Venía a verme con cierta asiduidad a la tienda. Rubén de Dios, torero, banderillero, un buen amigo con el que hablar de toros, de poesía, de buen cante flamenco. Vamos, que me daba donde me dolía y por eso enganchábamos perfectamente. Rubén era (lo difícil que se hace hablar de ti en pasado) de esas personas cuya energía empalma con la tuya a la primera, y la amistad nace, y se alimenta, y se perpetúa, aun no siendo necesaria la constante visual de la persona. Yo tengo amigos a los que veo de año en año y son amigos del alma. No sé si me entienden. Creo que sí. A ustedes también les pasa.
Rubén de Dios era un tipo apasionado del toro, del cante, de la poesía. Venía a mis recitales, era muy fan mío. Un día no pudo más y se subió al pequeño escenario del Savor (¡cuánto echamos de menos ese local los poetas!) para recitar a dúo un poema de Lorca o de Benítez Carrasco, no recuerdo bien. Nuestra amistad viene de lejos, de mis lejanos albedríos taurinos. Fui a su boda, una boda pronto fallida y me hablaba esperanzado con frecuencia de su hijo, como tantos otros hijos, de incierto futuro.
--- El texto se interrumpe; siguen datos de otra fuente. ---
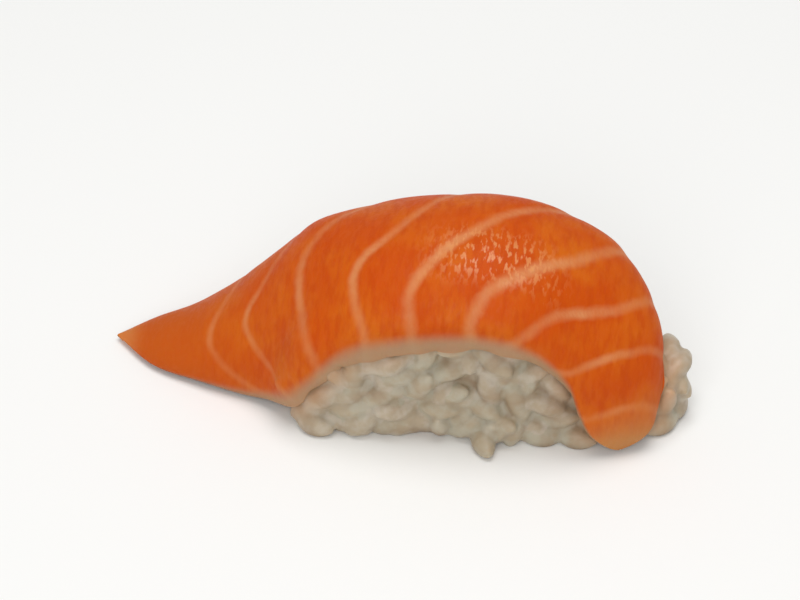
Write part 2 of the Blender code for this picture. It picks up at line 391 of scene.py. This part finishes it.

"Toño, tienes que ir a Méjico a ver toros en la Monumental, aquello es impresionante", me recalcaba, cada vez que sacaba a colación sus viajes a aquel país.
En fin, no sabía que estabas mal Rubén, de hecho tu aspecto la última vez que te vi, era bastante saludable. Y de repente me dicen que te has muerto. Con Ciudad Rodrigo en plenos Carnavales. La de veces que tú los viviste vestido de corto, ante el toro.
Estos días con especial intensidad (y siempre) pensaré en la fortuna de haberte conocido y l me pesará duro la pena de haberte perdido tan pronto. Adiós amigo.